Invited Speakers

About Keynote Speaker

Dr. Mubarak Shah

Title: Multi-Modal Retrieval in Computer Vision

  • Center for Research in Computer Vision University of Central Florida
  • Email:
Retrieval is widely used in solving several computer vision problems including human re-identification, image geo-localization, face recognition, gait recognition etc. The aim is to learn robust representation, which is invariant to viewpoint, lighting conditions, and other nuisances, such that the representation of a query can be employed to retrieve relevant items from a gallery. I will start this presentation discussing two novel retrieval methods we have developed for clothes-changing re-identification and cross-view geo-localization employing Denoising Diffusion Probabilistic Models. Clothes-Changing Re-identification (CC-ReID) aims to match people appearing in non-overlapping cameras, even when they change their clothes across cameras. Cross-view image geo-localization (CVIG) involves matching a given street view image against the gallery of geo-tagged aerial images. Above two retrieval methods deal with single modality, an image. However, humans often rely on multiple modality inputs to have a better understanding of everyday events. Most commonly, we utilize vision, audio, and language to perceive an event as they provide complementary information for robust reasoning. Next, I will present a novel Semantic-Structure-Preserving Consistency approach by learning the modality-specific relationships in the joint embedding space to improve multimodal retrieval, involving audio, video, and text. I will end this presentation by presenting composed video retrieval (CoVR) where the objective is to retrieve the target video, given the reference video and its corresponding compositional change text.
Dr.
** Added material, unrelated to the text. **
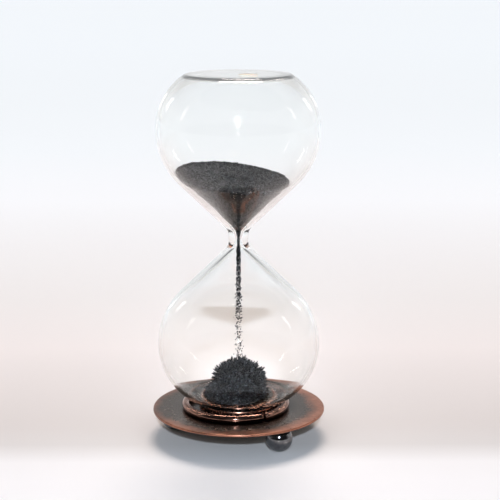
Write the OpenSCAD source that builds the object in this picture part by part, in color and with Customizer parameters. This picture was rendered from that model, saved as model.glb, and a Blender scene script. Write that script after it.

Mubarak Shah, the UCF Trustee Chair Professor, is the founding director of Center for Research in Computer Visions at University of Central Florida (UCF). Dr. Shah is a fellow of ACM, IEEE, AAAS, NAI, IAPR, AAIA and SPIE. He has published extensively on topics related to human activity and action recognition, visual tracking, geo localization, visual crowd analysis, object detection and categorization, shape from shading, etc. He has served as ACM and IEEE Distinguished Visitor Program speaker. He is a recipient of 2022 PAMI Mark Everingham Prize for pioneering human action recognition datasets; 2019 ACM SIGMM Technical Achievement award; 2020 ACM SIGMM Test of Time Honorable Mention Award for his paper “Visual attention detection in video sequences using spatiotemporal cues”; 2020 International Conference on Pattern Recognition (ICPR) Best Scientific Paper Award; an honorable mention for the ICCV 2005 Where Am I? Challenge Problem; 2013 NGA Best Research Poster Presentation; 2nd place in Grand Challenge at the ACM Multimedia 2013 conference; and runner up for the best paper award in ACM Multimedia Conference in 2005 and 2010. At UCF he has received Pegasus Professor Award; University Distinguished Research Award; Faculty Excellence in Mentoring Doctoral Students; Faculty Excellence in Mentoring Postdoctoral Scholars, Scholarship of Teaching and Learning award; Teaching Incentive Program award; and Research Incentive Award.